Appleは数々の革新的な製品を発表。徹底的に余分な機能を排除したスマートなシステムやデザインが顧客の心を掴み、他社とは一線を画すAppleブランドの確立に成功しました。今ではApple製品を持つことがひとつのステータスであり、Apple製品が「スマートでかっこいい自分」に近づくための手助けとなります。
NIKEは世界のトップアスリートたちに自社の製品を試用してもらい、顧客に「あのアスリートが使うくらい性能が優れている」「カッコいい」という価値観を持たせることに成功しています。同じNIKE製品を使うことで「あのアスリートのような人間に近づける」という自己実現欲を叶えたのです。

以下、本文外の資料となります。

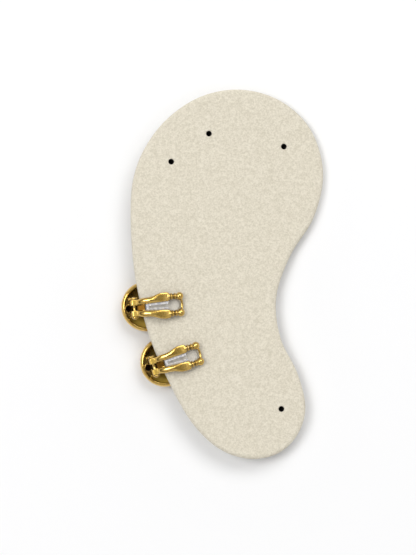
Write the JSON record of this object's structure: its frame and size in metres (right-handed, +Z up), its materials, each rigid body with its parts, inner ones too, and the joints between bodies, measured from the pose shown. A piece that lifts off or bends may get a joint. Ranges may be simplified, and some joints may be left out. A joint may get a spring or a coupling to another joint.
{
  "type": "pair of clip-on earrings on an ear-shaped display pad",
  "caption": "Round domed gold clip-on earrings with hinged levers and clear comfort pads, clipped on the edge of an ear-shaped suede display pad.",
  "frame": {"origin": "middle of the footprint, on the surface that the object rests on", "axes": "+Y along the pad towards its wide end, +X from the clips across the pad, +Z up out of the face that carries the levers"},
  "size_m": [0.0608, 0.111, 0.0114],
  "materials": {
    "suede": "beige microsuede with a fine mottled nap",
    "gold_plate": "polished gold plate over brass",
    "clear_plastic": "clear glossy plastic"
  },
  "bodies": {
    "root": {"display_pad": "suede", "button_lower": "gold_plate", "button_upper": "gold_plate", "hinge_pin_lower": "gold_plate", "hinge_pin_upper": "gold_plate", "spring_leaf_lower": "gold_plate", "spring_leaf_upper": "gold_plate"},
    "lever_lower": {"lever_lower": "gold_plate", "comfort_pad_lower": "clear_plastic"},
    "lever_upper": {"lever_upper": "gold_plate", "comfort_pad_upper": "clear_plastic"}
  },
  "joints": [
    {"name": "lower_clip_hinge", "type": "hinge", "parent": "root", "child": "lever_lower", "pos_m": [-0.02041, -0.02764, 0.00873], "axis": [0.2827, -0.9592, 0.0034], "range_deg": [0, 80], "stiffness_Nm_per_rad": 0.0005, "springref_deg": -17.19},
    {"name": "upper_clip_hinge", "type": "hinge", "parent": "root", "child": "lever_upper", "pos_m": [-0.02625, -0.01026, 0.00872], "axis": [0.0903, -0.9957, 0.0189], "range_deg": [0, 80], "stiffness_Nm_per_rad": 0.0005, "springref_deg": -17.19}
  ]
}
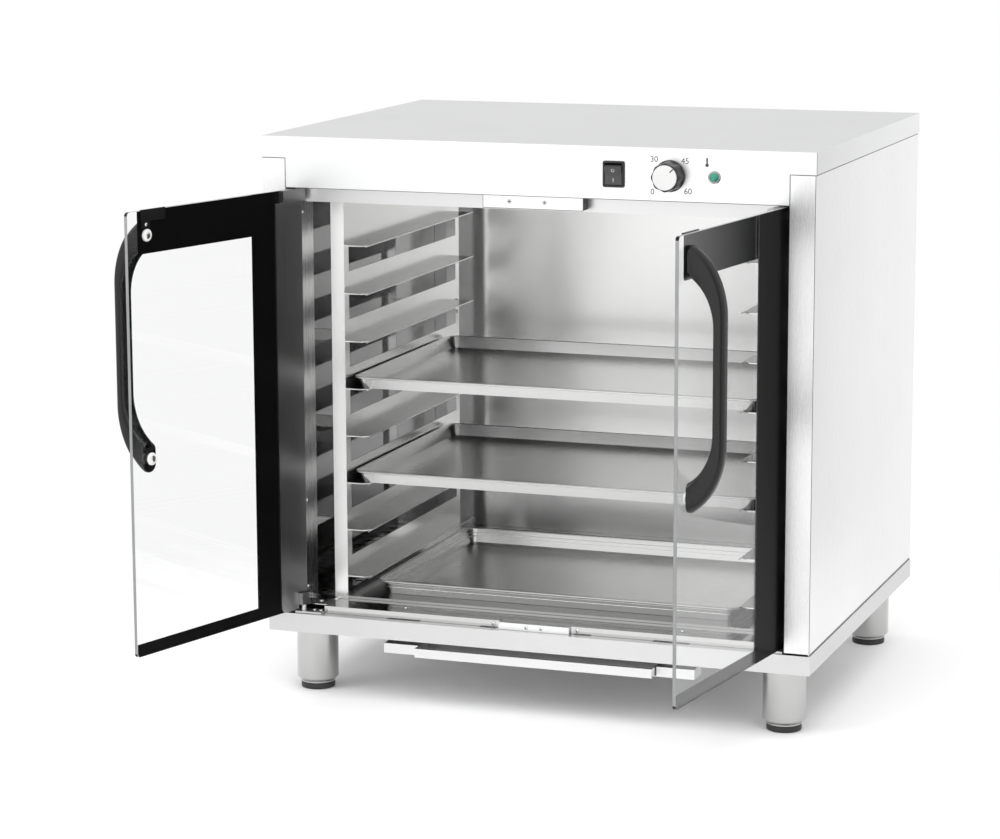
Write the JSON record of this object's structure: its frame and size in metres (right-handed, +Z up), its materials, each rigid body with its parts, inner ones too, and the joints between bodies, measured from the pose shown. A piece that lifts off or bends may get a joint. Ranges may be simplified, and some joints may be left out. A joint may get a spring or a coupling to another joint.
{
  "type": "proofing cabinet",
  "caption": "Free-standing steel proofing cabinet with two hinged glass doors, tray racks, baking trays, water pan, thermostat and adjustable feet.",
  "frame": {"origin": "middle of the underside of the whole object at rest, doors open as pictured", "axes": "+X towards the cabinet's right side, +Y towards its back, +Z up"},
  "size_m": [0.8956, 0.9802, 0.8071],
  "materials": {
    "brushed_steel": "satin stainless sheet",
    "polished_steel": "polished stainless sheet",
    "hinge_steel": "dark satin",
    "bright_steel": "polished",
    "door_glass": "clear, with a black printed border on the hinge side, top and bottom",
    "black_plastic": "satin black",
    "foot_rubber": "matt black",
    "lamp_lens": "clear green",
    "grey_plastic": "moulded"
  },
  "bodies": {
    "cabinet": {"base_pan": "brushed_steel", "top_cover": "brushed_steel", "left_side_panel": "brushed_steel", "right_side_panel": "brushed_steel", "back_panel": "brushed_steel", "front_header": "brushed_steel", "top_door_catch": "brushed_steel", "bottom_door_stop": "brushed_steel", "front_left_leg": "brushed_steel", "front_right_leg": "brushed_steel", "rear_left_leg": "brushed_steel", "rear_right_leg": "brushed_steel", "left_drip_tray_bracket": "brushed_steel", "right_drip_tray_bracket": "brushed_steel", "inner_left_wall": "polished_steel", "inner_right_wall": "polished_steel", "inner_back_wall": "polished_steel", "ceiling_panel": "polished_steel", "floor_front_strip": "polished_steel", "perforated_floor": "polished_steel", "rack_left": "polished_steel", "rack_right": "polished_steel", "left_catch_magnet": "hinge_steel", "left_top_hinge_bracket": "hinge_steel", "left_bottom_hinge_bracket": "bright_steel", "right_catch_magnet": "hinge_steel", "right_top_hinge_bracket": "hinge_steel", "right_bottom_hinge_bracket": "bright_steel", "switch_body": "black_plastic", "thermostat_body": "grey_plastic", "pilot_lamp": "lamp_lens", "heating_element": "hinge_steel", "cable_gland": "black_plastic"},
    "left_door": {"left_door_glass": "door_glass", "left_door_stile": "brushed_steel", "left_top_hinge_leaf": "hinge_steel", "left_bottom_hinge_leaf": "hinge_steel", "left_door_handle": "black_plastic", "left_upper_handle_screw": "bright_steel", "left_lower_handle_screw": "bright_steel", "left_strike_plate": "black_plastic"},
    "right_door": {"right_door_glass": "door_glass", "right_door_stile": "brushed_steel", "right_top_hinge_leaf": "hinge_steel", "right_bottom_hinge_leaf": "hinge_steel", "right_door_handle": "black_plastic", "right_upper_handle_screw": "bright_steel", "right_lower_handle_screw": "bright_steel", "right_strike_plate": "black_plastic"},
    "upper_tray": {"upper_tray": "brushed_steel"},
    "lower_tray": {"lower_tray": "brushed_steel"},
    "water_pan": {"water_pan": "brushed_steel"},
    "drip_tray": {"drip_tray": "brushed_steel"},
    "switch_rocker": {"switch_rocker": "black_plastic"},
    "thermostat_knob": {"thermostat_knob": "black_plastic", "knob_cap": "bright_steel"},
    "front_left_foot": {"front_left_foot": "foot_rubber"},
    "front_right_foot": {"front_right_foot": "foot_rubber"},
    "rear_left_foot": {"rear_left_foot": "foot_rubber"},
    "rear_right_foot": {"rear_right_foot": "foot_rubber"}
  },
  "joints": [
    {"name": "left_door_hinge", "type": "hinge", "parent": "cabinet", "child": "left_door", "pos_m": [-0.30164, -0.1437, 0.1211], "axis": [0, 0, -1], "range_deg": [-106.2, 3.8]},
    {"name": "right_door_hinge", "type": "hinge", "parent": "cabinet", "child": "right_door", "pos_m": [0.39716, -0.1437, 0.1211], "axis": [0, 0, 1], "range_deg": [-82.1, 27.9]},
    {"name": "upper_tray_slide", "type": "slide", "parent": "cabinet", "child": "upper_tray", "axis": [0, -1, 0], "range_m": [0, 0.36]},
    {"name": "lower_tray_slide", "type": "slide", "parent": "cabinet", "child": "lower_tray", "axis": [0, -1, 0], "range_m": [0, 0.36]},
    {"name": "water_pan_slide", "type": "slide", "parent": "cabinet", "child": "water_pan", "axis": [0, -1, 0], "range_m": [0, 0.36]},
    {"name": "drip_tray_slide", "type": "slide", "parent": "cabinet", "child": "drip_tray", "axis": [0, -1, 0], "range_m": [0, 0.06]},
    {"name": "power_switch_rock", "type": "hinge", "parent": "cabinet", "child": "switch_rocker", "pos_m": [0.16676, -0.1497, 0.7697], "axis": [1, 0, 0], "range_deg": [-20, 0]},
    {"name": "thermostat_knob_turn", "type": "hinge", "parent": "cabinet", "child": "thermostat_knob", "pos_m": [0.24576, -0.1537, 0.7697], "axis": [0, 1, 0], "range_deg": [-180, 90]},
    {"name": "front_left_foot_turn", "type": "hinge", "parent": "cabinet", "child": "front_left_foot", "pos_m": [-0.30224, -0.0937, 0.0085], "axis": [0, 0, 1], "continuous": true},
    {"name": "front_right_foot_turn", "type": "hinge", "parent": "cabinet", "child": "front_right_foot", "pos_m": [0.39776, -0.0937, 0.0085], "axis": [0, 0, 1], "continuous": true},
    {"name": "rear_left_foot_turn", "type": "hinge", "parent": "cabinet", "child": "rear_left_foot", "pos_m": [-0.30224, 0.4143, 0.0085], "axis": [0, 0, 1], "continuous": true},
    {"name": "rear_right_foot_turn", "type": "hinge", "parent": "cabinet", "child": "rear_right_foot", "pos_m": [0.39776, 0.4143, 0.0085], "axis": [0, 0, 1], "continuous": true}
  ]
}
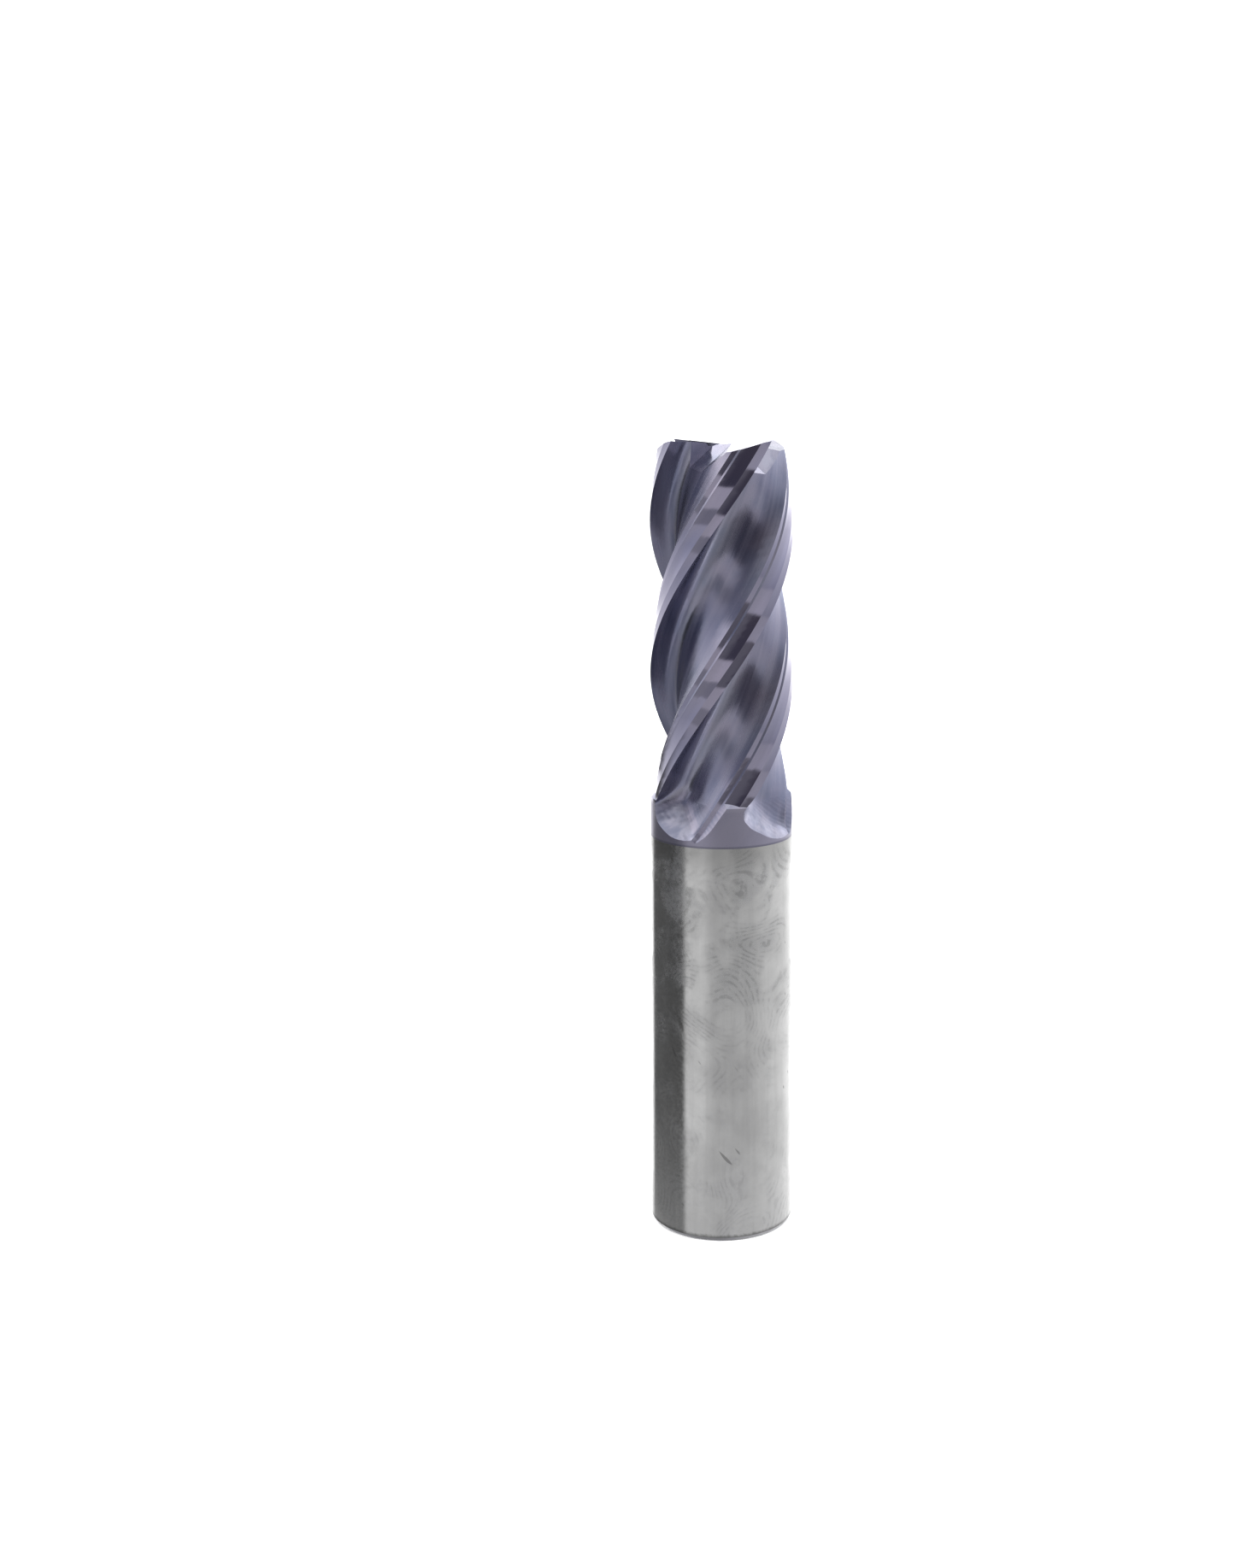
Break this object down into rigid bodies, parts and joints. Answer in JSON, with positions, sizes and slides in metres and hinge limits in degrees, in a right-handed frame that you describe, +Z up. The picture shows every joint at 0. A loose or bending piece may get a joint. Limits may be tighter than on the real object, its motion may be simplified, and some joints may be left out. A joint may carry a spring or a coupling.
{
  "type": "end mill",
  "caption": "Square-end fluted milling cutter: one carbide rod with a plain round shank and a coated helical cutting end.",
  "frame": {"origin": "centre of the shank's flat end face, on the tool's axis", "axes": "+Z up the axis from the shank's end to the cutting end; +X is to the right when the cutting end is seen as pictured, from -Y, with the corner of tooth 1 at the front right and the corner of tooth 4 at the front left"},
  "size_m": [0.018, 0.018, 0.1],
  "materials": {
    "bare_carbide": "ground tungsten carbide, uncoated, neutral grey with fine grinding lines",
    "coated_carbide": "tungsten carbide with a thin hard coating, violet-grey, metallic, with fine grinding lines along the flutes"
  },
  "bodies": {
    "root": {"shank": "bare_carbide", "coated_collar": "coated_carbide", "web_core": "coated_carbide", "tooth_1": "coated_carbide", "tooth_2": "coated_carbide", "tooth_3": "coated_carbide", "tooth_4": "coated_carbide"}
  },
  "joints": []
}
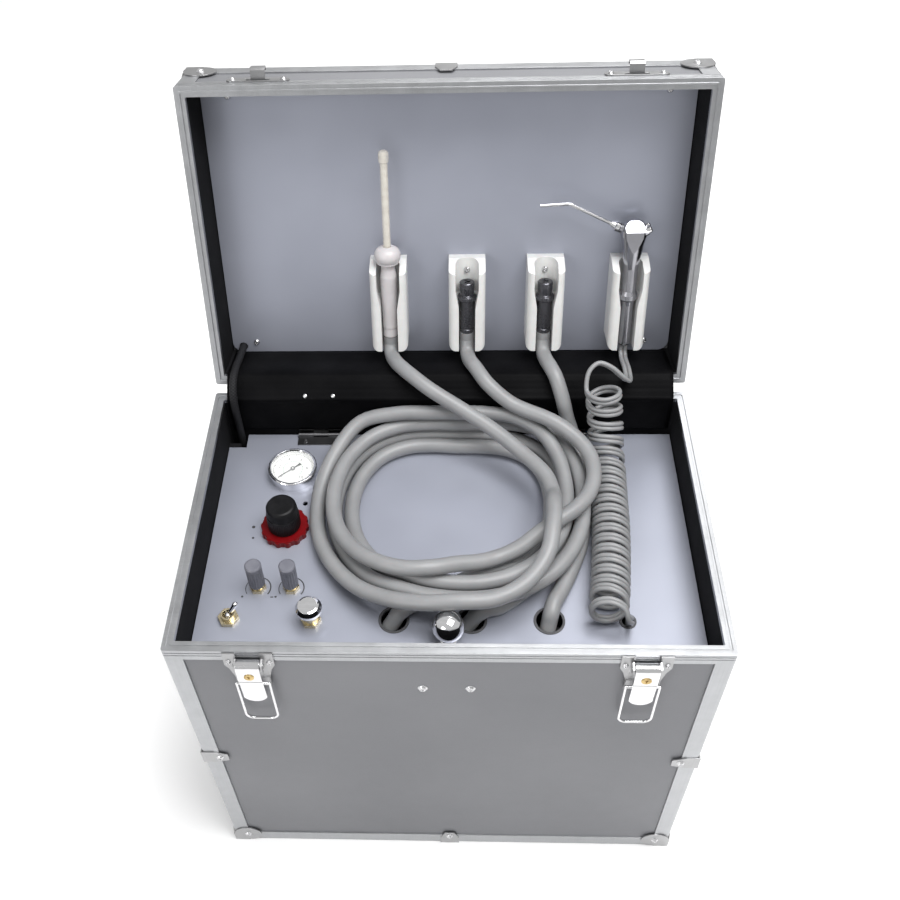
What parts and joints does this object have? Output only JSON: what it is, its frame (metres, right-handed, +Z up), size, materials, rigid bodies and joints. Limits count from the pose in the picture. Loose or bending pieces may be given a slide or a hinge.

メルセデス・ベンツは、車を単なる道具としてではなく、ベンツを所有することで「どういった喜びを得られるか」「どのような自己実現に繋がるのか」を顧客に提唱し続けました。ベンツを所有する喜びによって、日常生活が華やかになるイメージを顧客に植え付けられたのです。
レッドブルはCMやイベントをとおして、「理想の自分になるための飲み物」というイメージを視聴者に持たせることに成功。「レッドブル翼をさずける」という夢のあるキャッチコピーとともに、アーティストやアスリートにフォーカスを当てることで、レッドブルを飲むことが自身の理想とした姿に近づくと思わせるのです。
自分のやりたいことや好きなことが尊重されやすくなった現代において、自己実現欲を満たすマーケティングの手法は今後ますます重要視されるでしょう。
今回紹介したマーケティング4.0を参考に、マーケティング戦略を考えてみてください。